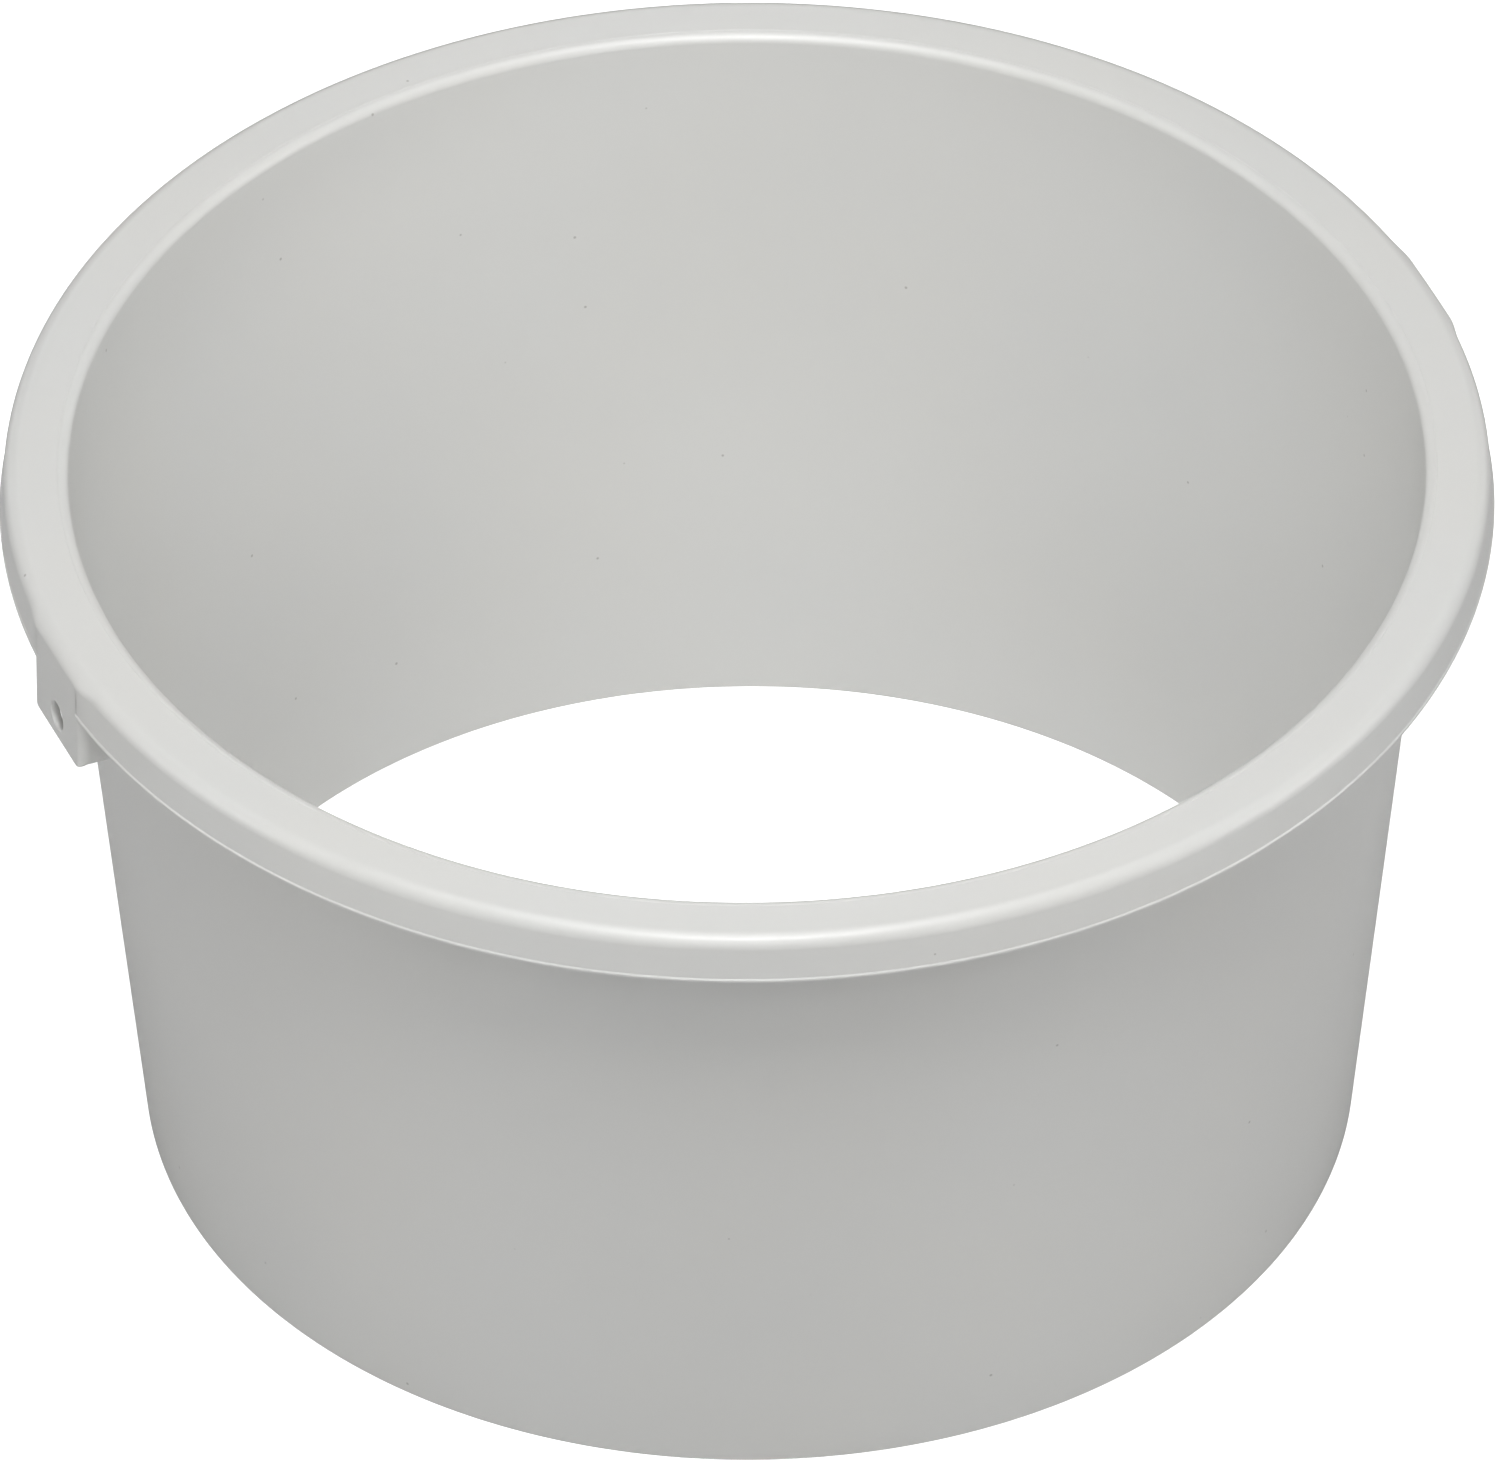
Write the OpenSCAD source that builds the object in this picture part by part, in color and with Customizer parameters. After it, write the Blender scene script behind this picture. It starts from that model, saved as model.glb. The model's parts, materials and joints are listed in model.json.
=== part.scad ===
// Cheese mold: a bottomless, tapered plastic hoop with a flanged rim and two bail ears.
// Origin: centre of the bottom edge. +Z is up, and -Y is the front.
// The hoop is one moulding. Its walls are given here as separate solids that meet face to face.

/* [Hoop] */
// Overall height, from the bottom edge to the top of the rim
hoop_h = 158.5; // [120:0.5:200]
// Outer diameter of the wall at the bottom edge
bottom_d = 245; // [230:0.5:260]
// Outer diameter of the wall where it meets the underside of the rim
neck_d = 276; // [270:0.5:280]
// Thickness of the wall
wall_t = 2; // [1.6:0.1:3]

/* [Rim] */
// Diameter of the rim over the lip of its skirt
rim_d = 300; // [298:0.5:306]
// Thickness of the flat of the rim
rim_t = 2.2; // [1.8:0.1:2.8]
// Radius of the rounded inner edge, where the rim turns down into the wall
inner_edge_r = 2; // [1:0.1:2.5]
// Radius of the rounded outer edge, where the rim turns down into the skirt
outer_edge_r = 3; // [2.5:0.1:4]
// Height of the skirt, from the top of the rim to its lower edge
skirt_h = 10.2; // [9:0.1:13]
// Thickness of the skirt
skirt_t = 2.4; // [2.2:0.1:2.8]
// How far the skirt leans outward between its rounded edge and its lip
skirt_draft = 0.4; // [0:0.1:0.6]
// How far the parting lip stands out from the lower edge of the skirt
lip_out = 0.5; // [0.2:0.1:0.6]
// Height of the parting lip
lip_h = 0.6; // [0.4:0.1:1]

/* [Bail ears] */
// Direction of the first ear, counter-clockwise from +X as seen from above
ear_angle = 202.5; // [180:0.5:250]
// Width of an ear along the rim
ear_w = 25; // [18:0.5:30]
// Height of an ear, from the top of the rim to its lower edge
ear_h = 23.2; // [20:0.2:30]
// Thickness of the face and the sides of an ear
ear_t = 2; // [1.6:0.1:2.4]
// Radius of the rounded upright corners of an ear
ear_corner_r = 2.2; // [1:0.1:2.2]
// Radius of the rounded lower corners of an ear's face
ear_foot_r = 3; // [1:0.5:5]
// Diameter of the bail hole
bail_hole_d = 6; // [4:0.1:7]
// Height of the centre of the bail hole above the lower edge of the ear
bail_hole_up = 5.5; // [4.5:0.1:10]

/* [Hidden] */

plastic = [0.86, 0.86, 0.85];
ring_fn = 180;
small_fn = 48;
edge_steps = 8;
// How far a cutting solid runs past the faces that it cuts
past = 1;

// Radii of the rim, from the lip inwards
lip_r = rim_d / 2;
skirt_low_r = lip_r - lip_out;
skirt_top_r = skirt_low_r - skirt_draft;
flat_out_r = skirt_top_r - outer_edge_r;

// Radii of the wall. The neck is where the outside of the wall meets the underside of the rim.
bottom_r = bottom_d / 2;
neck_r = neck_d / 2;
neck_z = hoop_h - rim_t;
taper = (neck_r - bottom_r) / neck_z;
inner_top_r = neck_r + taper * (rim_t - inner_edge_r) - wall_t;
flat_in_r = inner_top_r + inner_edge_r;

// Heights
skirt_z = hoop_h - skirt_h;
skirt_top_z = hoop_h - outer_edge_r;
ear_z = hoop_h - ear_h;
bail_hole_z = ear_z + bail_hole_up;

// The ear's face is a flat plate whose edges would reach the lip of the skirt
ear_face_r = sqrt(lip_r * lip_r - ear_w * ear_w / 4);
ear_angles = [ear_angle, ear_angle - 180];

// Points of a quarter circle of radius r about [x, z], from angle a to angle b
function arc(x, z, r, a, b) =
    [for (i = [0 : edge_steps]) let (t = a + (b - a) * i / edge_steps) [x + r * cos(t), z + r * sin(t)]];

// Tapered tube, with the rounded inner edge that turns it out into the rim
module hoop_wall() {
    color(plastic)
    rotate_extrude($fn = ring_fn)
    polygon(concat(
        [[bottom_r - wall_t, 0], [bottom_r, 0], [neck_r, neck_z], [flat_in_r, neck_z]],
        arc(flat_in_r, hoop_h - inner_edge_r, inner_edge_r, 90, 180)
    ));
}

// Flat ring on top, where a lid or a second hoop bears
module rim_flange() {
    color(plastic)
    rotate_extrude($fn = ring_fn)
    translate([flat_in_r, neck_z])
    square([flat_out_r - flat_in_r, rim_t]);
}

// Section of the rounded outer edge and of the band that hangs from it, with its parting lip
module skirt_section() {
    polygon(concat(
        arc(flat_out_r, skirt_top_z, outer_edge_r, 90, 0),
        [
            [skirt_low_r, skirt_z + lip_h],
            [lip_r, skirt_z + lip_h],
            [lip_r, skirt_z],
            [skirt_low_r - skirt_t, skirt_z],
            [skirt_top_r - skirt_t, neck_z],
            [flat_out_r, neck_z]
        ]
    ));
}

// Space that an ear takes out of the skirt, below the rounded edge
module ear_gap(angle) {
    rotate(angle)
    translate([bottom_r, -ear_w / 2, skirt_z - past])
    cube([lip_r, ear_w, skirt_h - outer_edge_r + past]);
}

// Rounded outer edge and skirt, open where the ears hang
module rim_skirt() {
    color(plastic)
    difference() {
        rotate_extrude($fn = ring_fn) skirt_section();
        for (angle = ear_angles) ear_gap(angle);
    }
}

// Plan of an ear, or of its pocket when inset: a flat face between rounded upright corners
module ear_plan(inset) {
    half = ear_w / 2 - inset;
    face = ear_face_r - inset;
    corner = ear_corner_r - min(inset, ear_corner_r / 2);
    translate([bottom_r, -half]) square([face - corner - bottom_r, 2 * half]);
    translate([bottom_r, corner - half]) square([face - bottom_r, 2 * (half - corner)]);
    for (side = [-1, 1]) translate([face - corner, side * (half - corner)]) circle(r = corner, $fn = small_fn);
}

// What is cut off a lower corner of an ear, on the side given as -1 or 1, to leave it rounded.
// The round is a touch over size, so that it crosses the ear's side and lower edge instead of only touching them.
module foot_cut(side) {
    reach = ear_foot_r + past;
    round_r = 1.02 * ear_foot_r;
    translate([bottom_r, side * (ear_w / 2 - ear_foot_r), ear_z + ear_foot_r])
    rotate([0, 90, 0])
    difference() {
        translate([0, side > 0 ? 0 : -reach, 0]) cube([reach, reach, lip_r - bottom_r]);
        translate([0, 0, -past]) cylinder(r = round_r, h = lip_r - bottom_r + 2 * past, $fn = small_fn);
    }
}

// Everything inside the outer face of the wall, where an ear's sides stop
module wall_core() {
    rotate_extrude($fn = ring_fn)
    polygon([[0, 0], [bottom_r, 0], [neck_r, neck_z], [neck_r, hoop_h], [0, hoop_h]]);
}

// Ring that the rim's rounded edge takes up, where an ear's face stops
module edge_ring() {
    rotate_extrude($fn = ring_fn)
    translate([skirt_top_r - skirt_t, skirt_top_z])
    square([skirt_t + lip_out + skirt_draft + past, outer_edge_r]);
}

// Upright box of the ear, up to the underside of the rim: a face and two sides, open below
module ear_shell() {
    difference() {
        translate([0, 0, ear_z]) linear_extrude(neck_z - ear_z) ear_plan(0);
        translate([0, 0, ear_z - past]) linear_extrude(neck_z - ear_z + 2 * past) ear_plan(ear_t);
    }
}

// Ear with its bail hole, turned to its place on the rim
module bail_ear(angle) {
    color(plastic)
    difference() {
        rotate(angle)
        difference() {
            ear_shell();
            for (side = [-1, 1]) foot_cut(side);
            translate([ear_face_r - ear_t - past, 0, bail_hole_z])
            rotate([0, 90, 0])
            cylinder(d = bail_hole_d, h = ear_t + 2 * past, $fn = small_fn);
        }
        wall_core();
        edge_ring();
    }
}

module bail_ear_left() bail_ear(ear_angles[0]);
module bail_ear_right() bail_ear(ear_angles[1]);

hoop_wall();
rim_flange();
rim_skirt();
bail_ear_left();
bail_ear_right();
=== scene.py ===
"""Cheese mold: a bottomless, tapered hoop of white polypropylene with a flanged rim and two bail ears.

Lengths are in millimetres until a mesh is made, and the scene is in metres. The origin is the centre of
the bottom edge, +Z is up and -Y is the front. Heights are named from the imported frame, so the detailed
pieces stand exactly where the solids stand.
"""
import json
from math import atan2, cos, pi, radians, sin, sqrt

import bmesh
import bpy
from mathutils import Matrix, Quaternion, Vector


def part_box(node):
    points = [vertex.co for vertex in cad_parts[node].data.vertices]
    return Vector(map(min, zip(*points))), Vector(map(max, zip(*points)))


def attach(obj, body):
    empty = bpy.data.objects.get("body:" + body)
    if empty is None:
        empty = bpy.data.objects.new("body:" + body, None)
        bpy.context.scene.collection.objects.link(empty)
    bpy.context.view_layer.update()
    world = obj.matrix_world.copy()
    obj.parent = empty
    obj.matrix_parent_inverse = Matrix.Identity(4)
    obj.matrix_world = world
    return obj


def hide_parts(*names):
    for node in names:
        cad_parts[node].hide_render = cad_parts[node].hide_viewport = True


MM = 0.001

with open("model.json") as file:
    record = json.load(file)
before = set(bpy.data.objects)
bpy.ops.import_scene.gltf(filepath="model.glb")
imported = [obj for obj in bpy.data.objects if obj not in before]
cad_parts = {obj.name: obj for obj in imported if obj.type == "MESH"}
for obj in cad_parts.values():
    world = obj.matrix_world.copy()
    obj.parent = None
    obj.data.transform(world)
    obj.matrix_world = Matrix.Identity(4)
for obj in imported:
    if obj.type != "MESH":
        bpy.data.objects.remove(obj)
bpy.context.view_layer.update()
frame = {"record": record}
record = frame["record"]

# --- sizes that the frame gives -----------------------------------------------------------------
mount = {m["name"]: m for m in record["mounts"]}
wall_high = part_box("hoop_wall")[1]
skirt_low, skirt_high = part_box("rim_skirt")
ear_low, ear_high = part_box("bail_ear_left")

top_z = wall_high.z / MM              # top of the rim
flat_in_r = wall_high.x / MM          # where the rim's flat meets its rounded inner edge
lip_r = skirt_high.x / MM             # outside of the parting lip
skirt_z = skirt_low.z / MM            # lower edge of the skirt
ear_z = ear_low.z / MM                # lower edge of the ears
neck_z = ear_high.z / MM              # underside of the rim

# --- sizes of the mouldings that a box doesn't give ---------------------------------------------
WALL_T = 2.0                          # thickness of the tapered wall
INNER_EDGE_R = 2.0                    # rounded edge between the wall and the rim's flat
OUTER_EDGE_R = 3.0                    # rounded edge between the rim's flat and the skirt
SKIRT_T = 2.4                         # thickness of the skirt
SKIRT_DRAFT = 0.7                     # how far the skirt leans outward on its way down
LIP_OUT = 0.14                        # how far the parting lip stands out from the skirt
LIP_H = 0.5                           # height of the lip's upright face
LIP_SLOPE = 0.35                      # height of the slope that leads out to it
EAR_FADE = 7.0                        # length beside an ear over which the rim's edge runs out to its face
EAR_W = 25.0                          # width of an ear along the rim
EAR_CORNER_R = 2.2                    # upright corners of an ear
EAR_FOOT_R = 3.0                      # lower corners of an ear, seen from in front of it
ROOT_R = 1.2                          # fillets in the inner corners
BREAK_R = 0.3                         # broken edges of the wall, skirt and ears
SINK = 0.3                            # how far the ears' sides reach into the wall
HOLE_BREAK_R = 0.6                    # softened rims of the bail holes
WITNESS = 0.07                        # depth of the witness line round the rim's flat

# --- radii that follow from them ----------------------------------------------------------------
bottom_r = -mount["base_edge"]["pos_m"][1] / MM + WALL_T / 2
ear_t = mount["bail_hole_left"]["dims"]["length_mm"]
hole_r = mount["bail_hole_left"]["dims"]["r_mm"]
hole_z = mount["bail_hole_left"]["pos_m"][2] / MM
skirt_low_r = lip_r - LIP_OUT
skirt_top_r = skirt_low_r - SKIRT_DRAFT
flat_out_r = skirt_top_r - OUTER_EDGE_R
roll_z = top_z - OUTER_EDGE_R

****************

SET EXERCISE:
All lines in the listing above from the line containing "module bail_ear_left() bail_ear(ear_angles[0]);" to the line containing "in imported if", inclusive, should be retyped exactly; no other lines should appear.

THE OUTPUT:
module bail_ear_left() bail_ear(ear_angles[0]);
module bail_ear_right() bail_ear(ear_angles[1]);

hoop_wall();
rim_flange();
rim_skirt();
bail_ear_left();
bail_ear_right();
=== scene.py ===
"""Cheese mold: a bottomless, tapered hoop of white polypropylene with a flanged rim and two bail ears.

Lengths are in millimetres until a mesh is made, and the scene is in metres. The origin is the centre of
the bottom edge, +Z is up and -Y is the front. Heights are named from the imported frame, so the detailed
pieces stand exactly where the solids stand.
"""
import json
from math import atan2, cos, pi, radians, sin, sqrt

import bmesh
import bpy
from mathutils import Matrix, Quaternion, Vector


def part_box(node):
    points = [vertex.co for vertex in cad_parts[node].data.vertices]
    return Vector(map(min, zip(*points))), Vector(map(max, zip(*points)))


def attach(obj, body):
    empty = bpy.data.objects.get("body:" + body)
    if empty is None:
        empty = bpy.data.objects.new("body:" + body, None)
        bpy.context.scene.collection.objects.link(empty)
    bpy.context.view_layer.update()
    world = obj.matrix_world.copy()
    obj.parent = empty
    obj.matrix_parent_inverse = Matrix.Identity(4)
    obj.matrix_world = world
    return obj


def hide_parts(*names):
    for node in names:
        cad_parts[node].hide_render = cad_parts[node].hide_viewport = True


MM = 0.001

with open("model.json") as file:
    record = json.load(file)
before = set(bpy.data.objects)
bpy.ops.import_scene.gltf(filepath="model.glb")
imported = [obj for obj in bpy.data.objects if obj not in before]
cad_parts = {obj.name: obj for obj in imported if obj.type == "MESH"}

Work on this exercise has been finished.